Around this time of the night, so many years ago, Mary was in hard labor. HARD labor - when everyone loses patience with you because you clearly are not buying their horseshit not to think of contractions as pain. Mary probably didn't use naughty language but I bet she was thinking, oh sweet Jesus, fuck this excruciating pain. Hey, maybe that's how she came up with the name.
Hah. That means my kids should have been named Give me drugs and Get away from me.
I was not a fan of having my husband in on the labor. Poor Robin. He wanted so badly to help. He even prepared for my labor by having casual hippie VW van sex with a bunch of midwives in Santa Cruz and Humboldt back in the 70's. Just so he could know what he was doing ten years later when his own child was being born. What a guy. These days, frankly, I kinda wish he had been having sex with endodontists and orthopedic surgeons back then. I could really use that kind of expertise now.

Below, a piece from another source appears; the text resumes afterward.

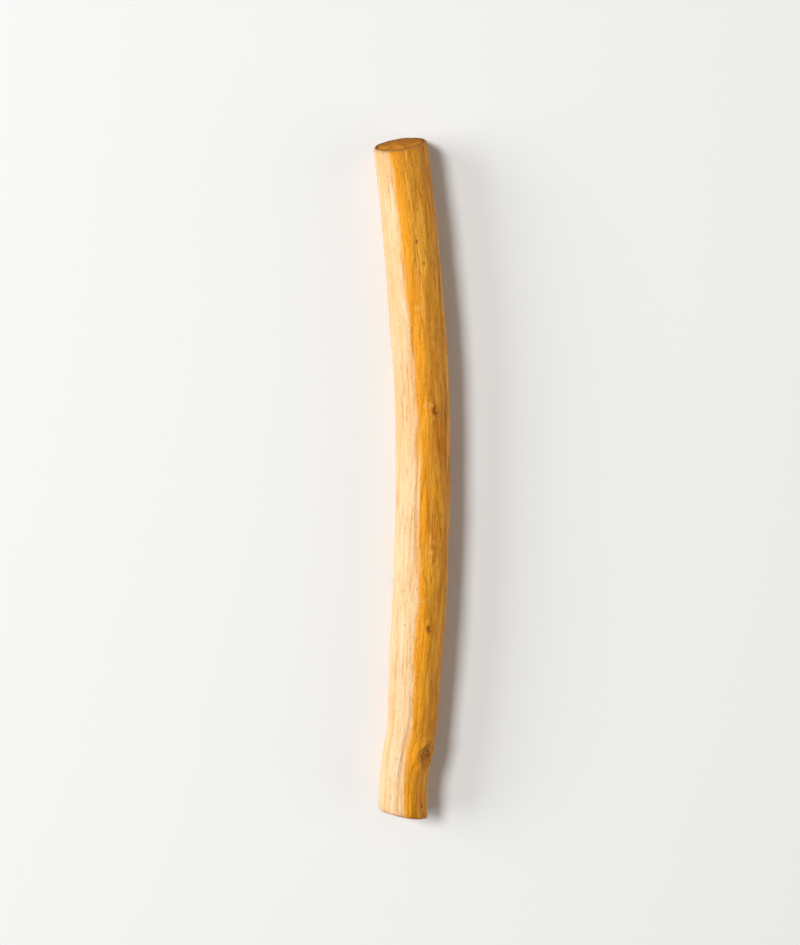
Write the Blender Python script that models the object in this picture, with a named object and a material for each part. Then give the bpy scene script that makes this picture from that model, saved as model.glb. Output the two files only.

Still, say what you will, at least Robin had on his birth coach resume that he is a human. Who was there for Mother Mary? A donkey? Like she was gonna believe anything a donkey would tell her about labor. Endodontics, maybe. I mean, donkeys seem to keep all their teeth and I never saw one cringing in pain when it bit down on a piece of roasted butternut squash hot from the oven.
And frankly, constant braying would have been preferable to constant soothing voices telling me to breathe. BREATHE? Really? That's the best they can come up? Don't die?
Poor Mary. And all that damp hay smell, to boot, just when any kind of smell at all makes you want to barf. And the three male interns, all fucked up from smoking frankincense on their journey, poking around all Mary's wrong places, trying to measure her cervix and cracking each other up by saying the word "fundus" over and over again.
Wise Men, my ass. Someone had a good publicist. It was surely their first labor. Probably the first time they ever even saw a lady's bare legs, much less her cervix. Let's be honest about who, exactly, the virgins were in that manger.
Mary, I feel your pain, sister. Plus we both know what it's like to raise a Jewish son. The pressure.
Speaking of which, mazel tov on your son's accomplishments. Walking on water is great.
My two sons went to Reed and Georgetown, however. Just saying.